Lasciare che Lui abiti in me. Lui entra con molta discrezione, ma, se lo permetto, con molta determinazione. Entra ogni istante attraverso un’infinità di porte e finestre, soprattutto attraverso la preghiera, la prova, l’amicizia. Sono le sue strade preferite. I sacramenti sono parte della preghiera. Così, a poco a poco, si scopre che la nostra mentalità e il nostro cuore sono cambiati.
Si sviluppa una immedesimazione che diventa subito affetto, condivisione di interessi (gli interessi di Gesù, del suo Regno, della sua Chiesa diventano i miei).
A poco a poco ci si trova come sulla riva di un oceano, in cui ci si introduce. Eppure si è sempre sulla riva. Perché il suo amore è infinito, come la beatitudine.

V

I vangeli guardano la morte dal punto di vista della resurrezione, dopo la resurrezione. Tutti, non solo il vangelo di Giovanni. Guardano dal punto di vista della fede, della esperienza del Gesù risorto. Anche noi dobbiamo guardare alla vita nello stesso modo. Guardare alla vita senza essere scandalizzati dal male, dal dolore, dalla morte. Tutto ciò non elimina la paura, non cancella le difficoltà, i giorni duri, bui, la stanchezza del vivere... Ma áncora a un’ultima ragionevolezza buona dell’esistenza che è il frutto più importante che la fede ottiene per l’uomo.
Fides, mundi lumen. Non possiamo staccarci da questa immagine del mondo in cui brilla la luce.
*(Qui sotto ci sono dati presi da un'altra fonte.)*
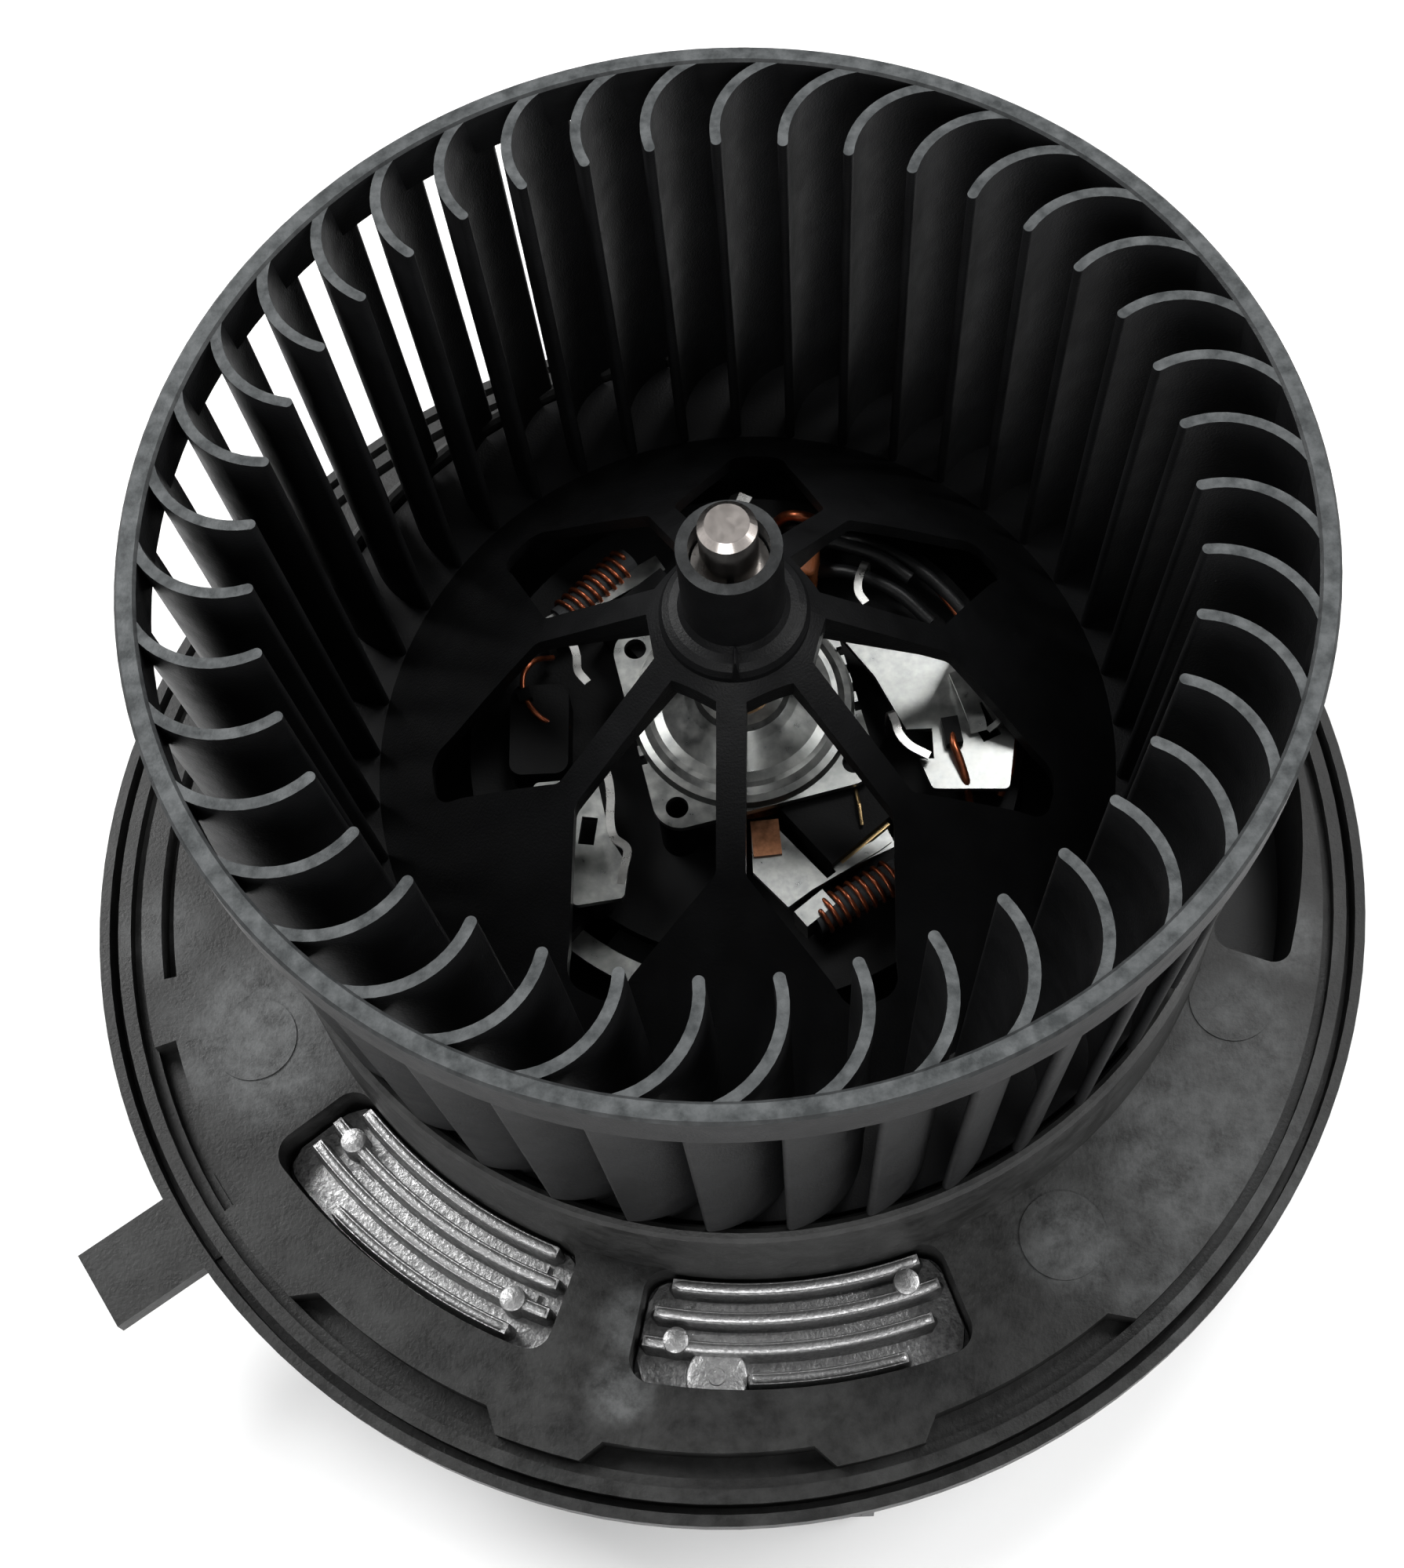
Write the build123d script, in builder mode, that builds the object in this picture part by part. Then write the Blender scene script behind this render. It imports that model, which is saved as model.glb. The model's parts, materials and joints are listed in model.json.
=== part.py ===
from build123d import *
import os
from math import cos, radians, sin

# Blower motor unit: a forward-curved centrifugal wheel on the shaft of a brushed motor,
# carried by a round mounting flange with a fan-speed controller underneath.
# The origin is the centre of the flange, in the plane of its pilot ring. +Z points to the wheel.

# ---------------------------------------------------------------- driving dimensions, mm
# Shaft axis, which stands off the flange's centre
AXIS_X, AXIS_Y = 3.6, 10.0

# Wheel
WHEEL_TOP = 92.2
HOOP_OUTER_R, HOOP_INNER_R, HOOP_HEIGHT = 79.0, 76.2, 8.0
BLADES = 41
BLADE_THICKNESS = 1.5
BLADE_TIP_R = 61.3                    # radius of the blades' inner tips
BLADE_ARC_CENTRE, BLADE_ARC_R = (64.0, -12.7), 12.95
BLADE_ARC_START, BLADE_ARC_END = 99.0, 0.0
BLADE_FIRST_ANGLE = 90.0
BLADE_TOP_DROP = 0.3                  # blade tops lie this far under the hoop's top
BLADE_LEAN = 3.2                      # how much nearer to the axis a blade stands at its foot
FLOOR_R = 73.6
FLOOR_TOP, FLOOR_THICKNESS = 18.2, 2.0

# Wheel disc: a cone with seven spokes between seven openings
SPOKES = 7
SPOKE_WIDTH = 4.2
SPOKE_FIRST_ANGLE = 266.0
CONE_TOP_R, CONE_TOP_Z = 10.6, 65.2
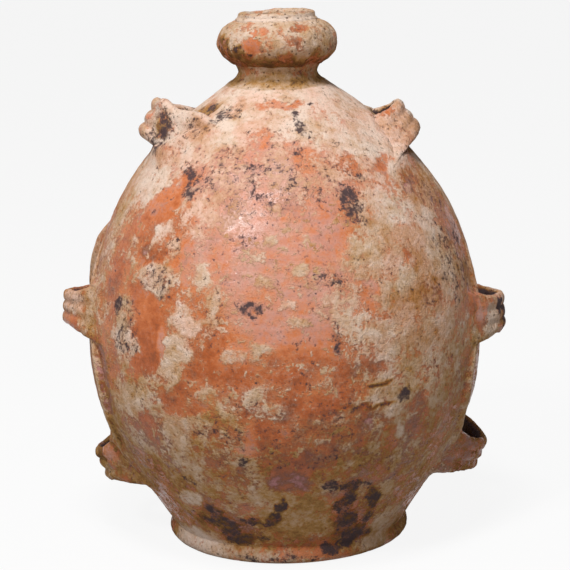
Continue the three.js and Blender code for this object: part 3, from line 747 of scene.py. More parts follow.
class Nodes:
    """Builds the nodes of a material or of the world."""

    def __init__(self, owner):
        owner.use_nodes = True
        self.owner = owner
        self.tree = owner.node_tree
        self.tree.nodes.clear()
        self.count = 0

    def node(self, kind, **settings):
        made = self.tree.nodes.new(kind)
        made.location = (220 * (self.count % 12), -260 * (self.count // 12))
        self.count += 1
        for key, value in settings.items():
            setattr(made, key, value)
        return made

    def feed(self, socket, value):
        if isinstance(value, bpy.types.NodeSocket):
            self.tree.links.new(value, socket)
        elif isinstance(value, (tuple, Color)) and len(socket.default_value) == 4:
            socket.default_value = (*value, 1)
        else:
            socket.default_value = value

    def fed(self, kind, inputs, **settings):
        """A new node with its inputs fed by name or place."""
        made = self.node(kind, **settings)
        for key, value in inputs.items():
            self.feed(made.inputs[key], value)
        return made

    def place(self, stretch=None):
        spot = self.node("ShaderNodeTexCoord").outputs["Object"]
        if stretch is None:
            return spot
        return self.fed("ShaderNodeMapping", {"Vector": spot, "Scale": stretch}).outputs["Vector"]

    def noise(self, place, size, detail=3.0, rough=0.55, warp=0.0):
        """Noise about 0, with its largest features this many millimetres across."""
        inputs = {"Vector": place, "Scale": 1 / MM / size, "Detail": detail}
        inputs |= {"Roughness": rough, "Distortion": warp}
        return self.sums("SUBTRACT", self.fed("ShaderNodeTexNoise", inputs).outputs["Fac"], 0.5)

    def pits(self, place, size):
        inputs = {"Vector": place, "Scale": 1 / MM / size}
        return self.fed("ShaderNodeTexVoronoi", inputs).outputs["Distance"]

    def sums(self, operation, *values):
        inputs = dict(enumerate(values))
        return self.fed("ShaderNodeMath", inputs, operation=operation).outputs[0]

    def plus(self, start, *shares):
        """The start and a share of each of the others."""
        for share, value in shares:
            start = self.sums("MULTIPLY_ADD", value, share, start)
        return start

    def step(self, value, low, high, bottom=0.0, top=1.0):
        inputs = {"Value": value, "From Min": low, "From Max": high}
        inputs |= {"To Min": bottom, "To Max": top}
        made = self.fed("ShaderNodeMapRange", inputs, interpolation_type="SMOOTHSTEP")
        return made.outputs["Result"]

    def mix(self, share, a, b, blend="MIX"):
        inputs = {0: share, 6: a, 7: b}
        return self.fed("ShaderNodeMix", inputs, data_type="RGBA", blend_type=blend).outputs[2]

    def blend(self, share, a, b):
        return self.fed("ShaderNodeMix", {0: share, 2: a, 3: b}, data_type="FLOAT").outputs[0]

    def ramp(self, value, stops):
        made = self.fed("ShaderNodeValToRGB", {"Fac": value})
        band = made.color_ramp.elements
        while len(band) < len(stops):
            band.new(0.5)
        for element, (at, colour) in zip(band, stops):
            element.position = at
            element.color = (*colour, 1)
        return made.outputs["Color"]

    def left(self, what):
        """What weathering left, from the mesh."""
        return self.node("ShaderNodeAttribute", attribute_name=what).outputs["Fac"]

    def background_rays(self):
        """1 for the rays that show the background: to the camera, in gloss and through glass."""
        rays = self.node("ShaderNodeLightPath").outputs
        shown = self.sums("MAXIMUM", rays["Is Camera Ray"], rays["Is Glossy Ray"])
        return self.sums("MAXIMUM", shown, rays["Is Transmission Ray"])

    def finish(self, kind, surface):
        self.fed(kind, {"Surface": surface.outputs[0]})
        return self.owner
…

Non possiamo negare che la vita sia una battaglia, ma è una lotta da cui siamo certi di uscire vincitori, «In virtù di Colui che mi ha amato» (cfr. Rm 8, 37). «Se Dio è per noi, chi sarà contro di noi?» (Rm 8, 31), «Come non ci donerà ogni cosa insieme con lui?» (Rm 8, 32). «Chi ci separerà dunque dall’amore di Cristo? Forse la tribolazione, l’angoscia, la persecuzione, la fame, la nudità, il pericolo, la spada?» (Rm 8, 35).

Dobbiamo chiedere a Dio la grazia che questa certezza della fede diventi in noi esperienza dell’amore, esperienza della roccia, su cui costruire la nostra casa.